According to RIA’s sources, the bomb is to be constructed by the leadership of the Eastern GOK in the Dnipropetrovsk region (Ukraine’s only organization for extracting and processing uranium) and Kyiv’s Institute of Nuclear Research. At the same time, the Ukrainian presidential office is allegedly “carrying out covert contacts” with British representatives to acquire components for a nuclear weapon. This work is already in its final stages, RIA wrote.

A “dirty bomb” usually refers to a primitive radiological weapon, typically a container carrying radioactive isotopes which is detonated using ordinary explosives. This can spread radioactive material across a wide area. Unlike Russia’s tactical nuclear weapons, which are almost certainly under close Western military surveillance, a “dirty bomb” filled with atomic waste can be constructed and transported without attracting attention.

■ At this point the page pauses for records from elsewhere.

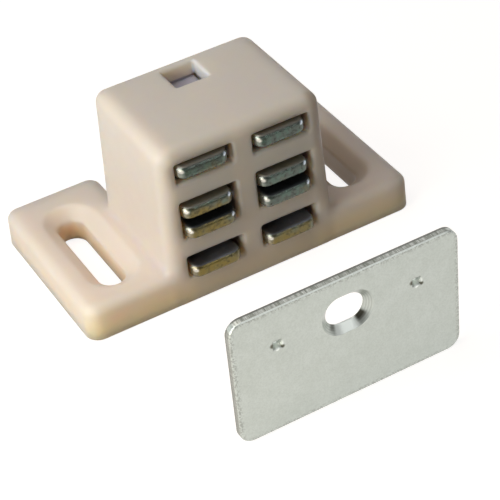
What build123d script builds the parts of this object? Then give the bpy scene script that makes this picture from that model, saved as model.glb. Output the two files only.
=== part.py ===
"""Heavy double magnetic cabinet catch with its strike plate.

A moulded case with two slotted screw ears holds four magnet packs, two beside two.
Each pack is a block magnet between two steel pole plates, whose tips stand out of
windows in the front wall. The packs float: they slide a little in and out in their
pockets, so that all eight tips can lie against the strike plate. A snap-in cover
closes the back of the case.

Frame, in millimetres: the origin is the centre of the mounting face, +Z points away
from the mounting surface, +X runs from ear to ear, and the pole tips point to -Y.
"""

import os

from build123d import *

os.makedirs("parts", exist_ok=True)

# Pole plates and magnets
plate_width = 8.5
plate_thickness = 2.1
plate_corner_radius = 1.5
plate_edge_chamfer = 0.35
plate_tail = 1.2
tip_reach = 1.4
magnet_width = 8.2
magnet_depth = 10.5
magnet_thickness = 5.25
magnet_edge_radius = 0.3

# Where the packs lie in their pockets
pack_travel = 1.0
upper_pack_setback = 0.6
seat_gap = 0.1
lift_gap = 0.05
left_pack_drift = -0.5
right_pack_drift = -0.45

# Pockets and walls of the case
pocket_width = 9.75
pocket_floor = 5.0
pocket_headroom = 0.15
web_thickness = 3.25
shelf_thickness = 1.05
front_wall = 2.2
side_wall = 3.295
roof_thickness = 2.4
side_lean = 1.0
front_lean = 0.39
case_corner_radius = 2.05
case_top_radius = 1.85

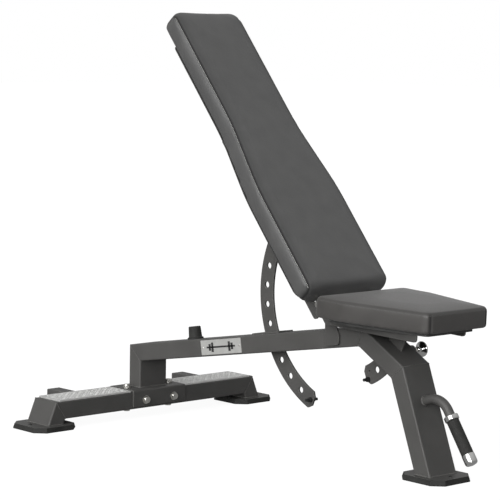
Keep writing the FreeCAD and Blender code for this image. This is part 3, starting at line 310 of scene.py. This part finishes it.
DOWNWARD = (0, 0, -1)
SEAM_BEAD = 0.0011
FOOT_BEAD = 0.0022
weld("weld_post_foot", joint_line("main_post", along=DOWNWARD), 0.0024)
weld("weld_beam_shoulder", joint_line("main_beam", "leg_shoulder"), SEAM_BEAD)
weld("weld_shoulder_leg", joint_line("leg_shoulder", "front_leg"), SEAM_BEAD)
weld("weld_leg_foot", joint_line("front_leg", along=DOWNWARD), FOOT_BEAD)
for side in ("left", "right"):
    weld(f"weld_end_leg_{side}", joint_line("rear_crossbar", f"rear_leg_{side}"), SEAM_BEAD)
    weld(f"weld_end_foot_{side}", joint_line(f"rear_leg_{side}", along=DOWNWARD), FOOT_BEAD)
LEG_LEAN = math.radians(21)
handle_root = (-math.cos(LEG_LEAN), 0, -math.sin(LEG_LEAN))
weld("weld_handle_root", joint_line("handle_tube", along=handle_root), 0.0026)
for pin in ("backrest", "seat"):
    weld(f"weld_{pin}_pin", joint_line(f"{pin}_pin_housing", along=(0, -1, 0)), 0.002)
discard(ripple)

# ---- Fasteners: zinc plated bolts, nuts, washers, spacers and pins, slightly yellowed and scuffed.
zinc = finish("zinc_plate", (0.56, 0.55, 0.52), 0.32, metallic=1.0, patch=60, shift=0.15, grain=500)
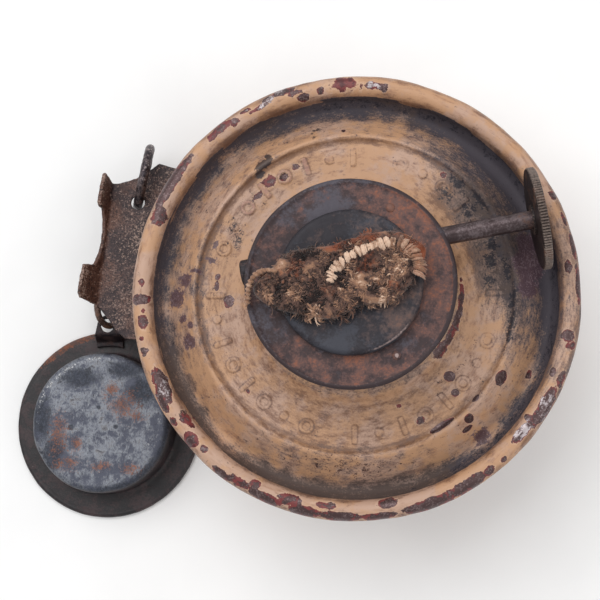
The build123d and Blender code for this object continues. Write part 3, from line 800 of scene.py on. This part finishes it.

That afternoon, reports of Ukraine’s alleged “nuclear provocation” appeared in Defense Ministry press releases about Sergei Shoigu’s telephone conversations. First, the ministry reported that Shoigu “shared information about a possible provocation from the Ukrainian side using a ‘dirty bomb’” in a phone call with the French defense minister. Shoigu had a similar phone with his Turkish counterpart immediately afterwards. Next was the British defense minister.

Finally, in the evening, Shoigu spoke with Pentagon chief Lloyd Austin. Their reported conversation is the only one without any mention of a “dirty bomb.” Even so, the conversation alone is a worrying sign. Shoigu and Austin had not been in contact since the spring, and now they have spoken twice in the past three days (they previously spoke on Friday, Oct. 21). Russia has previously speculated on the possibility of a Ukrainian “dirty bomb” at the start of the war in late February. At that time, Russian media wrote that Ukraine was preparing to build and detonate such a weapon. This was one of the arguments for the Russian forces’ capture of the Chernobyl nuclear power plant.